2009. 12. 11.
The possible final agreement on climate change might end up not securing adequate human rights protection for the most vulnerable groups, warns the Danish Institute for Human Rights.
The Institute has analyzed preparatory negotiating texts and concludes that the words mentioned here about securing human rights are, in places, inaccurate and inappropriate.
“There is reason to integrate more firmly human rights into the negotiating texts and in the final agreement,” the Danish Institute for Human Rights concludes in a brand new policy text: “Human Rights and Climate Change”.
As an example, the Institute mentions a specific document from the Ad Hoc Working Group on Long-term Cooperative Action under the Convention about which it concludes:
“The references to human rights in this document are not sufficiently precise. The document includes references to “sustainable development”, “the right to live well” and to “statehood” as human rights in (para. 13). These rights, as relevant as they may be, are not human rights set out in international human rights instruments.”
However, the text could be rewritten and by doing so actually build on a Human Rights Council Resolution of 25 March 2009, where states recognize that climate change-related impacts have a range of implications, both direct and indirect, for the effective enjoyment of human rights, the Institute says.
Jonas Christoffersen (photo above), Director of the Danish Institute for Human Rights says to Cop15.dk that the negotiating parties might fail to secure adequate protection of the most vulnerable groups, if they fail to include a rights perspective in the final agreement.
“For instance, if the right to health is not provided in the agreement, how will we ensure that the relevant actors are called into action, when climate changes undermine the livelihood and health of people,” Jonas Christoffersen asks.
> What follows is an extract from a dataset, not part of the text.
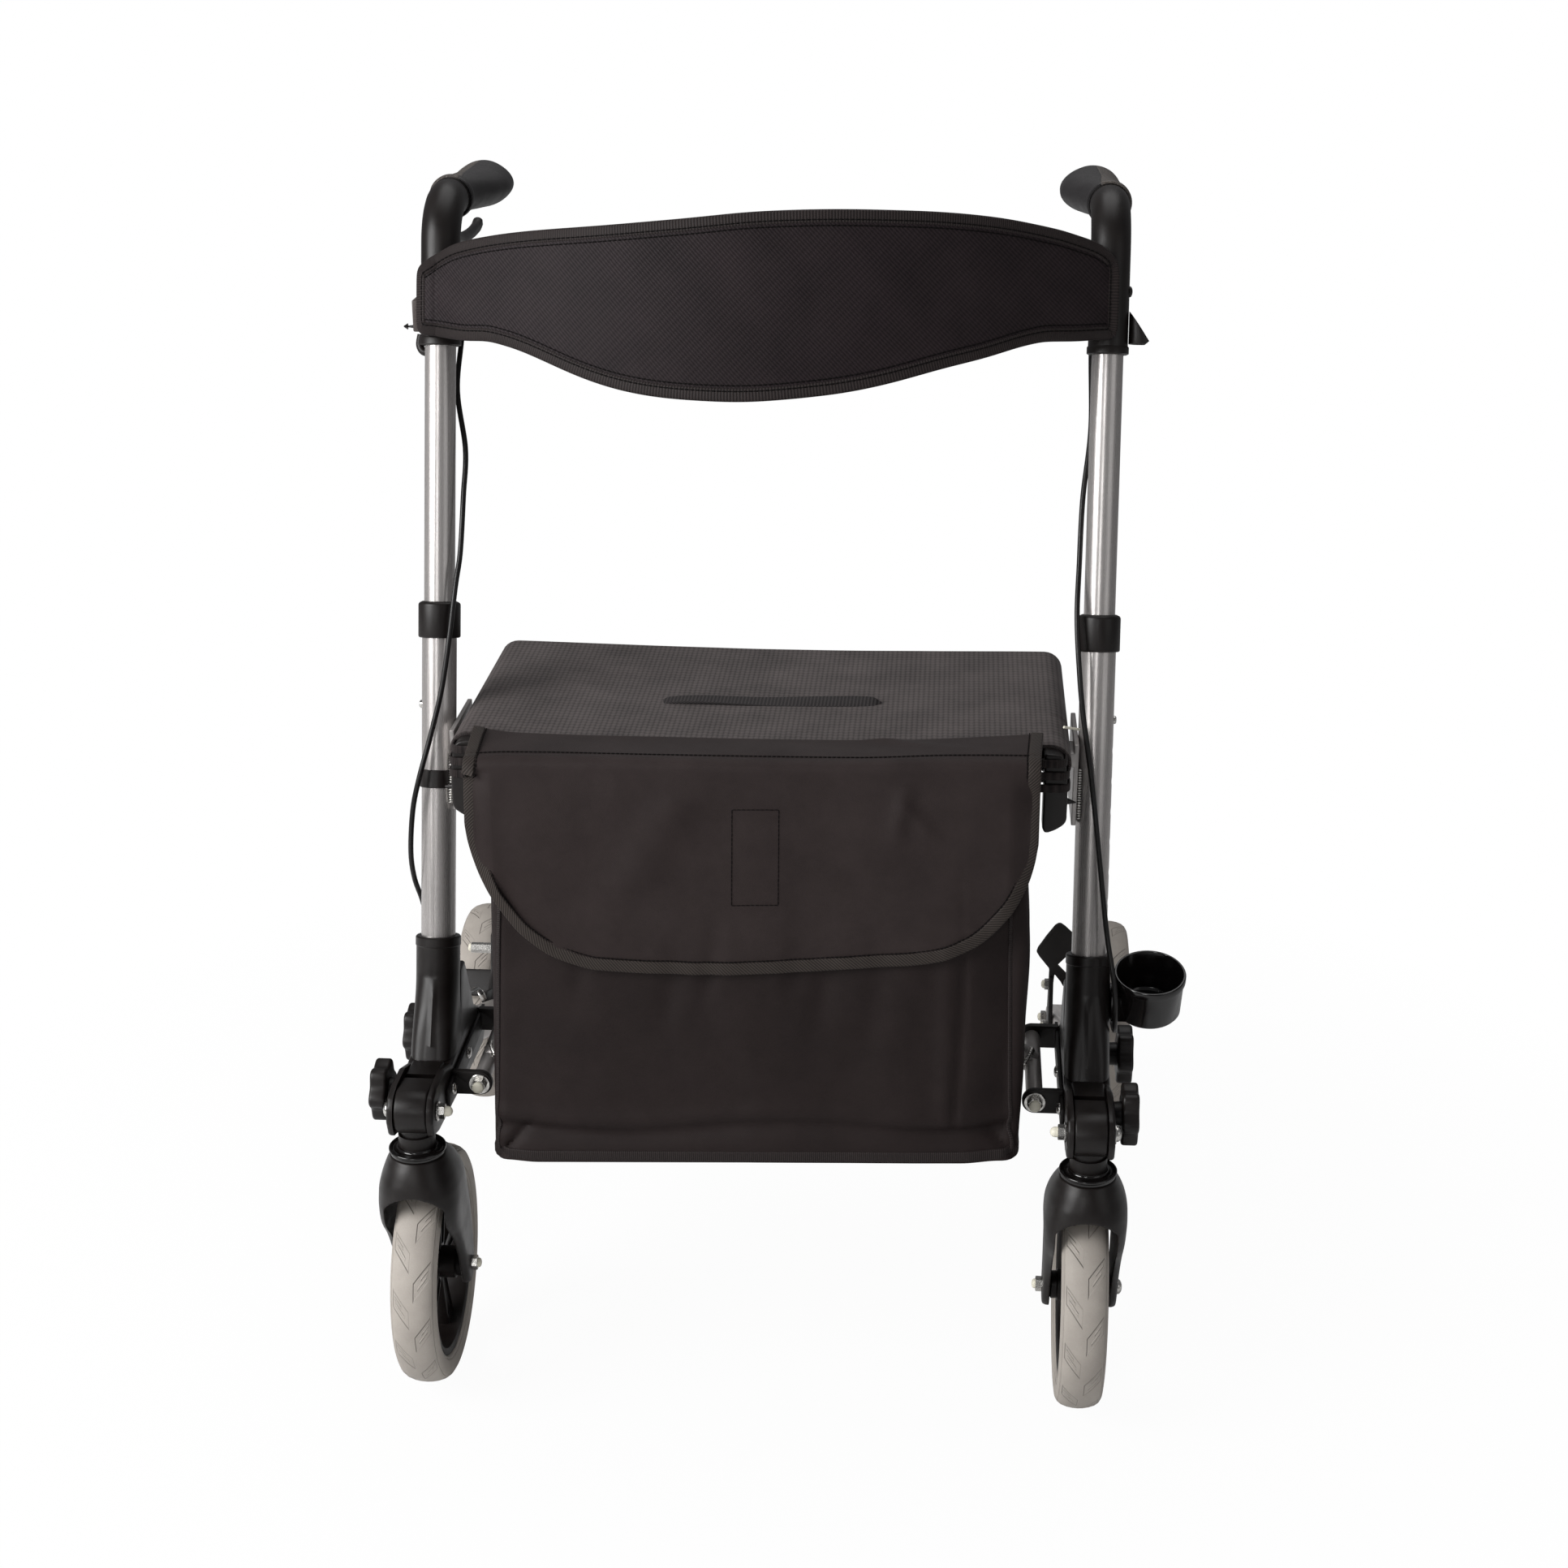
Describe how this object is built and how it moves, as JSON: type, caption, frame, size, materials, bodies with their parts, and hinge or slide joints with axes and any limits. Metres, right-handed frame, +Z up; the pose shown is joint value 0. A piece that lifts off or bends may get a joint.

The Director stresses that it is first and foremost the responsibility of states to take action and secure the human rights of their people. But also UN organizations like the World Health Organization should be primed to act, when fundamental rights are under threat.
“If for instance the right to health is not specified in the agreement, there are no real obligations and no one can be held accountable. This also means that we will not be gathering knowledge in this area, with the implication that vulnerable people may tend to become invisible,” says Jonas Christoffersen.